* [GIVEN TASK]: Check each line of the listing below for the string "bodies", and copy the ones that have it.

Collected data:
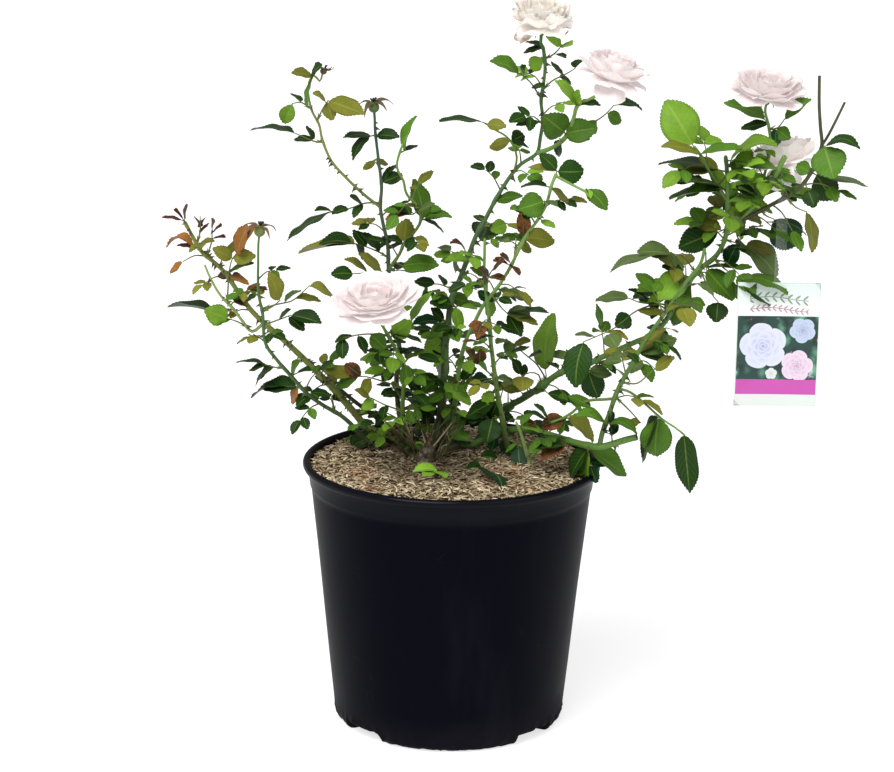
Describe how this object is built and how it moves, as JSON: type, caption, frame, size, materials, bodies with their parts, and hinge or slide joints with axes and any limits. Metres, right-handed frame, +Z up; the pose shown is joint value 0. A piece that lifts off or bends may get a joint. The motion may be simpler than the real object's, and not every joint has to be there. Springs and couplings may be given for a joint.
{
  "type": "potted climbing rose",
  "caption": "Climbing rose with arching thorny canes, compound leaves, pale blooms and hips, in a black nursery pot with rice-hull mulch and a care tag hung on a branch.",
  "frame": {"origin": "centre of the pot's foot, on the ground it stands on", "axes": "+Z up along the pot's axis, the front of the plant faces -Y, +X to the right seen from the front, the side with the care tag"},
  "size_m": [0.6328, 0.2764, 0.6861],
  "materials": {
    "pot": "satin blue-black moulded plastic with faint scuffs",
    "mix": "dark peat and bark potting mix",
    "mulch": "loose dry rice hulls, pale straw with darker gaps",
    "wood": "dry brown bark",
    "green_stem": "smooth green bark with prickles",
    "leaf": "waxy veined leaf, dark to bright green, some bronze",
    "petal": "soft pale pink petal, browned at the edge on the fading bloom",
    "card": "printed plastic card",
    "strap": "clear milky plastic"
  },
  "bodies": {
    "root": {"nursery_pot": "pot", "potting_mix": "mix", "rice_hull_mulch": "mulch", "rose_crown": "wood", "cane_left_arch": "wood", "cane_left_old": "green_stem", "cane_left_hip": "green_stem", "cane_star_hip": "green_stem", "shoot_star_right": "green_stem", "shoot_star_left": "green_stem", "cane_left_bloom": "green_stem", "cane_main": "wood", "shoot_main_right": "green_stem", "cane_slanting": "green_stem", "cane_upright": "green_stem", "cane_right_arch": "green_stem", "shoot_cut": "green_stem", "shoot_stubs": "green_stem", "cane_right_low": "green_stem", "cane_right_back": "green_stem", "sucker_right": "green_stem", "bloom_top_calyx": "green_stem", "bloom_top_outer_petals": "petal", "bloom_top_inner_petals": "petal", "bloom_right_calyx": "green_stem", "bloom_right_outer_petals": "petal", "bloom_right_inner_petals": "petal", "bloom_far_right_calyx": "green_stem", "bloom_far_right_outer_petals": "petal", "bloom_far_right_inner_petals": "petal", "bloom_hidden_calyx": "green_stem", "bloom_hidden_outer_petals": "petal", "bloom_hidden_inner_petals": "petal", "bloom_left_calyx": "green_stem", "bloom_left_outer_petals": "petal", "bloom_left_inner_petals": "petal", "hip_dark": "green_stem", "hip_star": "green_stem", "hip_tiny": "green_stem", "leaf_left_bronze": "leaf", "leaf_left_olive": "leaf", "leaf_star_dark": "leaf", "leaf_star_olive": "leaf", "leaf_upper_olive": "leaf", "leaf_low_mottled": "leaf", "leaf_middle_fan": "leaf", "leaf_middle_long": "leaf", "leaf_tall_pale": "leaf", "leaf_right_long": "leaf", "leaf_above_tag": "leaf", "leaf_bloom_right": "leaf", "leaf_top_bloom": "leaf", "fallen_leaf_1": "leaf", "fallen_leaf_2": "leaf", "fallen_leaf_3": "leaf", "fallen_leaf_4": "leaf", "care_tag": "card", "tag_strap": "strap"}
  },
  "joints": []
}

==

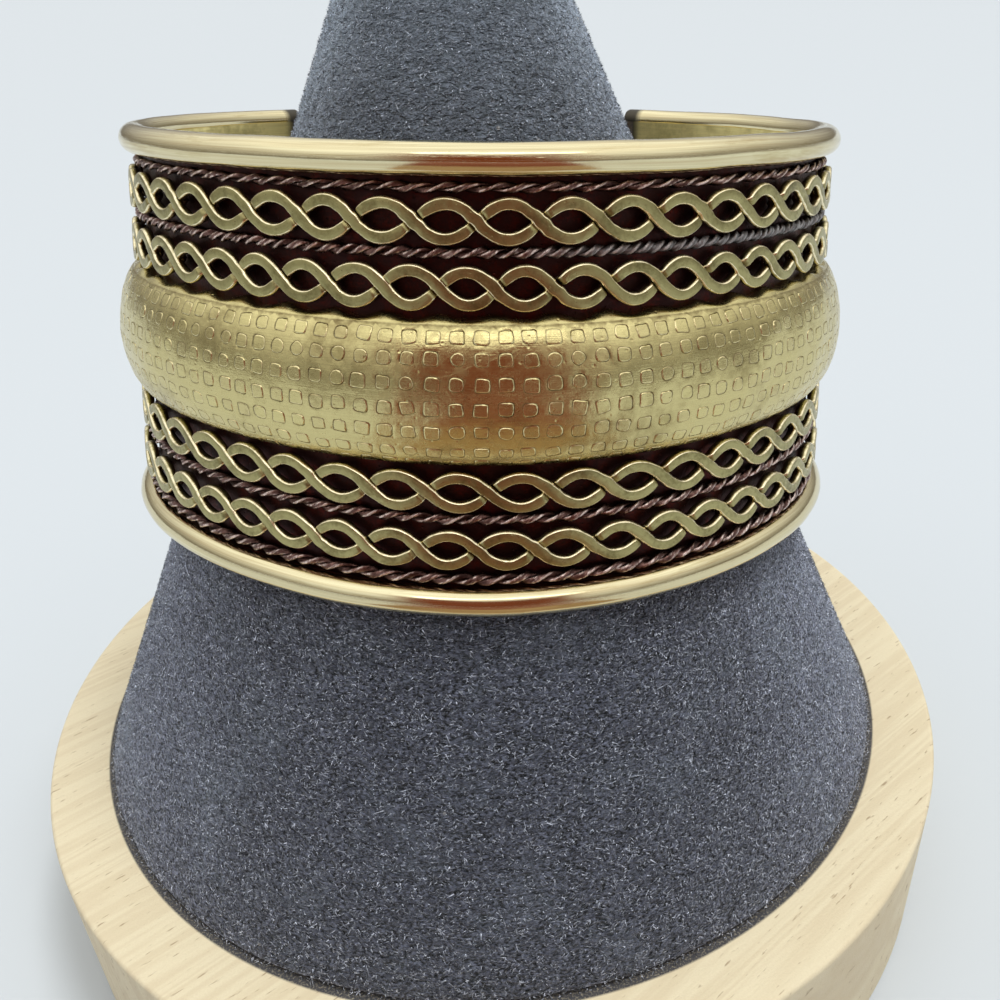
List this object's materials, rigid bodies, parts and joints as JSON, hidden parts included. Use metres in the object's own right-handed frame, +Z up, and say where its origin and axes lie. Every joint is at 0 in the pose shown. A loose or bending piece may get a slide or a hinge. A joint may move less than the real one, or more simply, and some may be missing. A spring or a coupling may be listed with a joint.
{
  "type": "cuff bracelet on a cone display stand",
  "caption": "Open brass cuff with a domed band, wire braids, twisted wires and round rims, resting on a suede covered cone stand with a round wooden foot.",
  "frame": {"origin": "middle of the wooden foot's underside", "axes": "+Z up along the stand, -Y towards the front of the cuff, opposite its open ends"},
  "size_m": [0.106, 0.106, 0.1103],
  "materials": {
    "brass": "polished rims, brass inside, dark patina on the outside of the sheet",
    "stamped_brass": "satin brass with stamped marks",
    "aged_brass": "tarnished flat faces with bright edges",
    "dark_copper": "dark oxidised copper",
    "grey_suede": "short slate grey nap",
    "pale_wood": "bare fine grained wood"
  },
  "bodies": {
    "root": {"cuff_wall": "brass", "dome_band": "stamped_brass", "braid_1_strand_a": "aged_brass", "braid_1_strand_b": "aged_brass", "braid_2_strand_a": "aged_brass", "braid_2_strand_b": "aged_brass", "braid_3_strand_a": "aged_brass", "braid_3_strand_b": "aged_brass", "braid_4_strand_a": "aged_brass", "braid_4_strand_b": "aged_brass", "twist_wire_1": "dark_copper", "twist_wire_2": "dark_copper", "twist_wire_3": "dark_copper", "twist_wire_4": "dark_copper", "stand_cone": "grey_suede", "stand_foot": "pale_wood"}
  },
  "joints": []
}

* [EXERCISE SOLUTION]:
Describe how this object is built and how it moves, as JSON: type, caption, frame, size, materials, bodies with their parts, and hinge or slide joints with axes and any limits. Metres, right-handed frame, +Z up; the pose shown is joint value 0. A piece that lifts off or bends may get a joint. The motion may be simpler than the real object's, and not every joint has to be there. Springs and couplings may be given for a joint.
  "bodies": {
List this object's materials, rigid bodies, parts and joints as JSON, hidden parts included. Use metres in the object's own right-handed frame, +Z up, and say where its origin and axes lie. Every joint is at 0 in the pose shown. A loose or bending piece may get a slide or a hinge. A joint may move less than the real one, or more simply, and some may be missing. A spring or a coupling may be listed with a joint.
  "bodies": {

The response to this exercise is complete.